Cosatu does not have substantial standing with the farm workers. Most of the farm workers are not members of trade unions. Union membership in the agricultural sector has dropped. Human Rights Watch estimated recently that less than three percent of all farm workers were union members.

Ehrenreich said they would call on the international community to boycott South African agricultural products, because they were produced in “slave labour conditions”. On Wednesday (January 9), Western Cape Agriculture Minister Gerrit van Rensburg said such boycotts could lead to farm workers losing their jobs because importers of South African fruit could go elsewhere in their search for quality products.

Agri-SA, which has been representing the farmers at the bargaining table, told the South African Press Association (Sapa) last week that Cosatu had brought nothing but demands and threats of anarchy to the negotiating table.

The president of the farmers’ organisation, Johannes Möller, said they had made several proposals during talks. These included participating in the process to re-evaluate the minimum wage for workers, and allowing farmers to discuss salaries and bonuses with workers.

He said they are now going to advise farmers to restructure agriculture. This would probably include moving the farming of labour-intensive commodities to neighbouring countries, where the risk of labour unrest is lower.
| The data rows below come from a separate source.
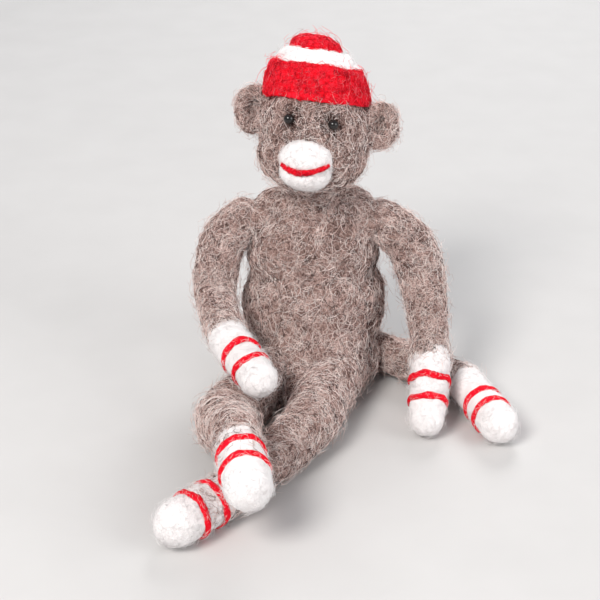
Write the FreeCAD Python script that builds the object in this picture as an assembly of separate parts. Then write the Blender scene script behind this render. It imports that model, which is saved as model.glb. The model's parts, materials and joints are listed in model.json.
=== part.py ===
"""Needle-felted sock monkey doll, seated with its ankles crossed, on a bendable wire armature.

Frame: millimetres, +Z up, the doll faces -Y, and the origin is the middle of its flat seat on the table.
Left and right are the doll's own, so its right side is at -X.

How it is built. Each limb is a row of felted wool lengths on one wire. The wire bends between the lengths,
so every length starts with a round knuckle centred on its bend, and the length before it ends in a cup that
clears that knuckle. A limb joins the torso through a loose knuckle of its own, because it can swing two ways
there. The torso and the head are shells of grey wool over cores of white wool. The cap, muzzle, ears, stripes
and bead eyes are separate pieces fixed to them.
"""

import FreeCAD, Part
import math
import os

Vector = FreeCAD.Vector
UP = Vector(0, 0, 1)

# Wire and clearances
WIRE_R = 0.8  # a chenille stem with its pile pressed flat
WIRE_ROOM = 0.05  # between a wire and the wool felted round it
WIRE_INSET = 1.0  # a wire stops this far inside the surface of its wool
GAP = 0.4  # between a knuckle and the cup round it
TOUCH = 0.03  # between pieces that are fixed together
POLE = 1.0  # radius of the small flat where a turned outline meets its axis

# A length narrows towards its two bends as cones with their points on the bend, so it can turn without
# touching the next length. The angles are from the length's own axis.
NEAR_CONE = 62.0  # at the bend it hangs from
FAR_CONE = 42.0  # at the bend that it carries
ROOT_CONE = 50.0  # at a shoulder, a hip or the root of the tail

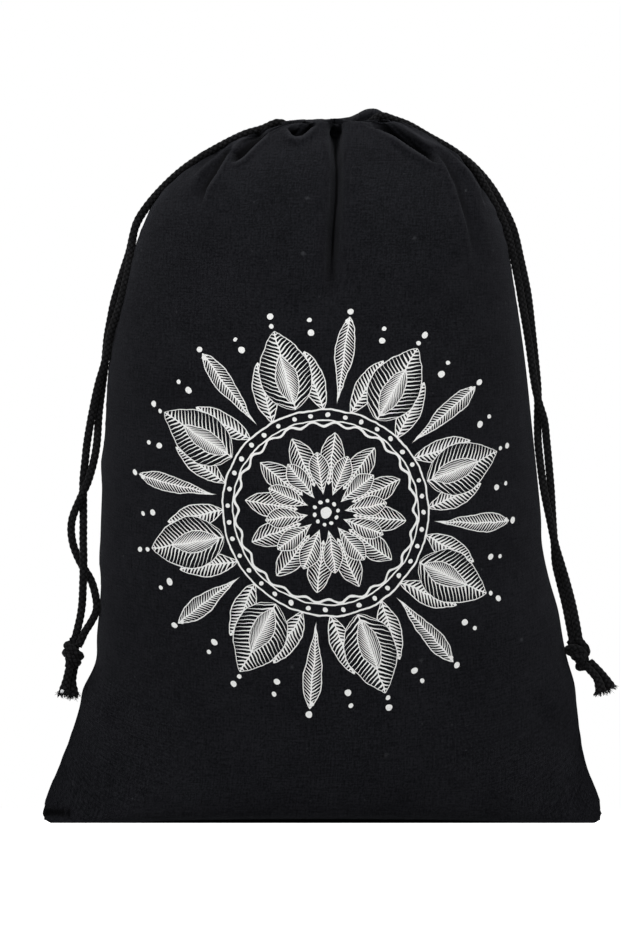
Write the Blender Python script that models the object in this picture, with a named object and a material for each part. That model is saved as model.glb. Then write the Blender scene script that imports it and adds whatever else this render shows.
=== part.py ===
"""A drawstring bread bag of black linen, filled out and standing on its base.

Two equal cloth panels are sewn together at the sides and along the bottom, which lies across the middle
of the flat base. A hem at the top is gathered by two drawcords. Each drawcord leaves the hem at one side
as a pair of runs, which lie over the shoulder, twist down the flank and end in an overhand knot and two tails.

Frame: the origin is at the middle of the base, +Z up, +X along the width, -Y out of the printed front.
"""

import math
from collections import namedtuple

import bpy
from mathutils import Vector

MM = 0.001

# Driving dimensions, in millimetres.
CLOTH = 1.6  # thickness of a panel
HEM = 2.2  # thickness of a panel where its hem is doubled over the drawcords
HEM_LENGTH = 20.0  # the hem's depth, down from its lip
SEAM_GAP = 0.3  # between the two panels along a seam
COLUMNS = 38  # steps across a panel
STEPS = 2  # rows to each row of SECTIONS
CORD = 4.0  # diameter of a drawcord
CORD_STEP = 10.0  # from one point of a cord's tube to the next
CORD_SIDES = 2  # bevel resolution, which gives 8 sides
KNOT_HALF = Vector((5.8, 5.2, 7.2))  # half sizes of a knot, along its cord last
KNOT_RIDGE = 0.10  # height of the wraps on a knot, as a share of its size
KNOT_WRAPS = 2
KNOT_SEGMENTS, KNOT_RINGS = 18, 12
TAIL_GAP = 0.4  # from a knot to the tails below it
LIP_PEAK = 4.5  # the back hem stands up this much at one corner
LIP_PEAK_X, LIP_PEAK_HALF_WIDTH = 26.0, 8.0
FOLD_SHARE = 0.36  # a fold cuts in by at most this share of the bag's half depth there

# The bag's shape, a row for each cloth row from the bottom seam up to the lip of the hem.
# seam_z, left and right place the two side seams. front_y and front_z place the middle of the front panel,
# and back_y and back_z that of the back panel. sharp is 1 where the flank is round, and 2 or more where the
# panels close to a flat ear. level tells how far out a row stays level before it climbs to its side seam.
Section = namedtuple("Section", "seam_z left right front_y front_z back_y back_z sharp level")
SECTIONS = [
    Section(*row)
    for row in (
        (0.0, -150.0, 150.0, 0.0, 0.0, 0.0, 0.0, 2.2, 9.0),
        (13.0, -149.0, 148.6, -21.0, 0.0, 21.0, 0.0, 2.2, 5.5),
        (28.0, -143.0, 143.2, -37.0, 0.0, 37.0, 0.0, 2.1, 3.0),
        (41.0, -137.8, 139.4, -45.5, 6.0, 45.0, 6.0, 1.95, 1.7),
        (62.0, -131.0, 137.0, -50.5, 27.0, 51.0, 27.0, 1.75, 1.15),
        (92.0, -123.2, 131.0, -55.0, 60.0, 56.0, 60.0, 1.5, 1.0),
        (128.0, -119.4, 122.2, -59.5, 102.0, 60.5, 102.0, 1.3, 1.0),
        (168.0, -119.4, 115.8, -62.0, 146.0, 62.5, 146.0, 1.2, 1.0),
        (210.0, -117.4, 112.2, -62.0, 193.0, 61.5, 194.0, 1.14, 1.0),
        (250.0, -114.4, 107.8, -59.5, 239.0, 59.5, 240.0, 1.1, 1.0),
        (286.0, -107.8, 102.4, -55.0, 280.0, 55.5, 281.0, 1.06, 1.0),
        (316.0, -99.2, 96.6, -48.5, 314.0, 49.5, 314.0, 1.03, 1.0),
        (338.0, -86.4, 87.6, -40.0, 339.0, 41.0, 338.0, 1.0, 1.0),
        (354.0, -67.8, 76.0, -30.0, 357.5, 31.0, 355.0, 1.0, 1.0),
        (365.0, -48.6, 59.0, -20.5, 370.5, 21.0, 367.0, 1.0, 1.0),
        (372.2, -31.4, 46.0, -14.4, 378.0, 14.4, 373.6, 1.0, 1.0),
        (374.4, -23.4, 37.4, -10.6, 377.0, 10.6, 374.6, 1.0, 1.0),
        (379.0, -21.6, 34.6, -9.8, 380.6, 9.8, 380.6, 1.0, 1.0),
    )
]

# The folds that the gathered hem throws into a panel. at_lip and at_end are places across the panel, from -1 at
# the left seam to 1 at the right one; length runs down the cloth from the lip, and half_width is across it.
Fold = namedtuple("Fold", "at_lip at_end length depth half_width")
FRONT_FOLDS = [
    Fold(*row)
    for row in (
        (0.05, 0.065, 116.0, 9.5, 0.055),
        (-0.44, -0.27, 26.0, 6.0, 0.085),
        (-0.68, -0.50, 52.0, 5.0, 0.070),
        (-0.86, -0.70, 66.0, 3.6, 0.060),
        (0.28, 0.60, 60.0, 6.5, 0.075),
        (0.66, 0.82, 56.0, 3.2, 0.060),
        (-0.16, -0.12, 40.0, 2.6, 0.055),
    )
]
BACK_FOLDS = [
    Fold(*row)
    for row in (
        (-0.80, -0.66, 58.0, 4.2, 0.070),
        (-0.50, -0.40, 104.0, 6.5, 0.070),
        (-0.22, -0.24, 46.0, 3.6, 0.060),
        (0.06, 0.10, 132.0, 8.0, 0.065),
        (0.34, 0.42, 64.0, 5.0, 0.070),
        (0.60, 0.66, 96.0, 5.5, 0.070),
        (0.84, 0.80, 48.0, 3.4, 0.060),
    )
]

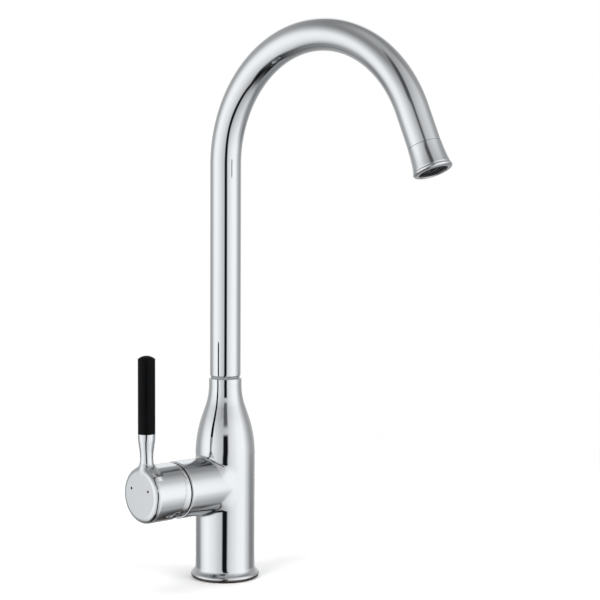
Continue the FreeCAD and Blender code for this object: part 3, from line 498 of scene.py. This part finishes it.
def cover_shell():
    """Domed ring: a narrow foot on the branch, a fine step, the dome and its rounded lip."""
    foot = 53.2
    foot_r = 20.35
    dome_r = 22.05
    lip_r = 17.95
    bore_r = 16.25
    start = math.degrees(math.asin((foot - PIVOT_U) / dome_r))
    end = math.degrees(math.acos(lip_r / dome_r))
    points = rounded([(18.2, BRANCH_END, 0), (foot_r, BRANCH_END, 0.05), (foot_r, foot, 0.1),
                      (21.1, foot, 0)])
    points += [(dome_r * math.cos(math.radians(start + 0.6)) - 0.12, foot + 0.02)]
    points += arc((0, PIVOT_U), dome_r, start + 0.5, end - 0.6, 28)
    top = PIVOT_U + math.sqrt(dome_r ** 2 - lip_r ** 2)
    points += rounded([(lip_r + 0.1, top - 0.08, 0), (lip_r - 0.1, top, 0.05), (bore_r, top, 0.3),
                       (bore_r - 0.1, top - 1.7, 0), (17.5, 57.5, 0)])
    return turned(points, 192, to_branch)


def grip_shell():
    """Sleeve with a rounded foot, and a low dome over a rounded edge."""
    corner = 0.6
    dome_high = 2.3
    plain_z = 130.0
    edge = (STEM_R - corner, GRIP_TOP - dome_high - corner)
    bend = arc(edge, corner, 0, 60, 8)
    rise = GRIP_TOP - bend[-1][1]
    dome_r = (bend[-1][0] ** 2 + rise ** 2) / (2 * rise)
    reach = math.degrees(math.asin(bend[-1][0] / dome_r))
    points = rounded([(3.6, GRIP_FOOT, 0), (STEM_R, GRIP_FOOT, 0.25), (STEM_R, plain_z, 0)])
    points += densified([(STEM_R, plain_z), (STEM_R, edge[1])], STRAIGHT_STEP)[1:]
    points += bend + arc((0, GRIP_TOP - dome_r), dome_r, 90 - reach, 90, 20)
    v, f = turned(points, 96)
    return v + np.array((-STEM_U, 0, 0)), f


piece("cover_ring_dome", cover_shell(), "body", "chrome", ["cover_ring"])
piece("grip_sleeve", grip_shell(), "lever", "grip_black", ["lever_grip"])


# ---- lever handle: hub and stem as one blended solid -----------------------------------------
HUB_R = 22.75
HUB_FACE = 87.94
HUB_RIM = 5.0                       # rounding between the hub's side and its face
HUB_REAR = 59.25                    # the rear plane's place at the axis, and how much nearer
REAR_LEAN = 0.12088                 # to the body it lies for each millimetre up
REAR_NORM = 1.00728                 # length of that plane's normal
REAR_ROUND = 0.5
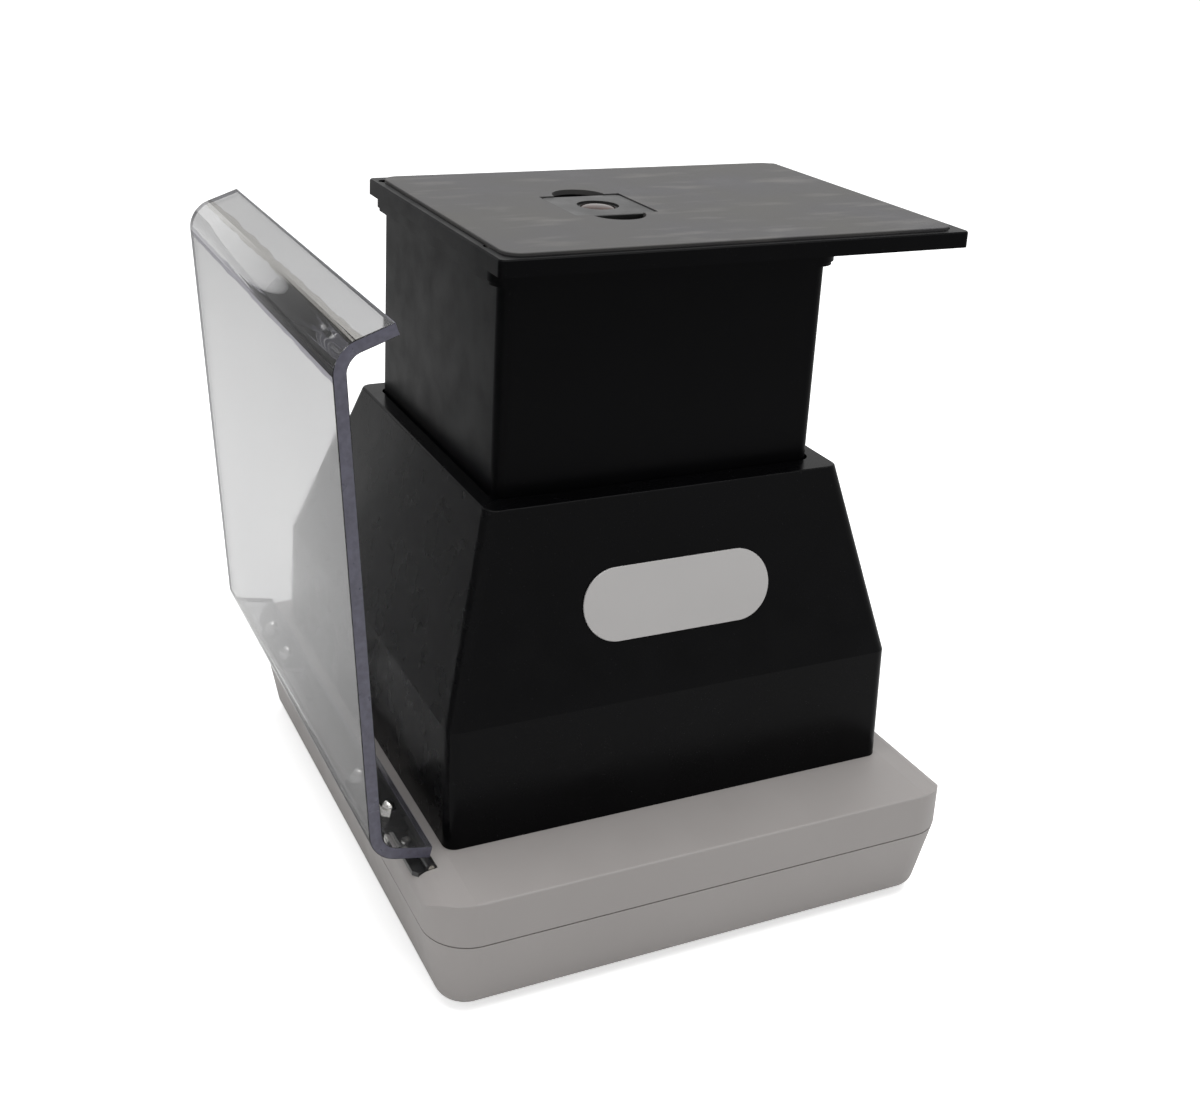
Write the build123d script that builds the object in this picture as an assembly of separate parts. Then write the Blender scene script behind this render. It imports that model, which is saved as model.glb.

Möller was critical of Cosatu’s boycott threats.

“Due to the scarcity of agricultural products, I doubt they will be successful. For one of the governing parts of the tripartite alliance (the African National Congress’s other partner in the alliance is the Stalinist South African Communist Party) to make threats of sanctions against agriculture is highly irresponsible.”

The Food and Allied Workers’ Union, Sikhula Sonke, the Building and Allied Workers’ Union of SA, and the Women on Farms Project joined Cosatu in calling on the government to do more to get Agri-SA back to the negotiating table.

The unions had met with labour department director-general Nkosinathi Nhleko.

“Nhleko conveyed the wishes of government that real substantive negotiations should commence as soon as possible to avert further troubles that could seriously affect the country’s economy,” a government statement read.

In November of last year, table grape workers in De Doorns started striking, protesting against low wages of around R70 per day, and strikes soon spread to 15 other towns. Violence marred the strikes and two people were killed.

The strike was called off last month after Agri-SA agreed to negotiations on a farm-by-farm basis. But the farmers then failed to negotiate.

Activist Nosey Pieterse, representing the Bawsi Agricultural Workers Union of South Africa, said the farmers had shown a “hardening of the heart.”

Fawu provincial organiser Sandile Keni said the union was still willing to negotiate with farmers, but that they would also be making a call at a later stage to other industries represented by the union which might also go on strike.

The organisations added that they were also appealing for an international boycott of the farmers.

Farm worker Jan Harms said this week that while the unions and farmers and the South African government continued the negotiations, he and his co-workers are frustrated by the failure of the talks and do not hold out much hope that the government will help them meet their demands. Word among the workers, he said, is that the strikes which resumed this week would be the only way to convince these parties of the desperate need to increase wages.

“It is very, very true that there are rich people in government who have lost touch with the workers and that government is also known for their empty promises”, Harms said.

“We have said from the start that we are in this for the long haul because we simply cannot live on R70 per day, which is the minimum wage set by government sometime ago. The money we earn is just about enough to buy food and some people are struggling to keep a roof over their heads. Government is going to have to come to the party”, he added.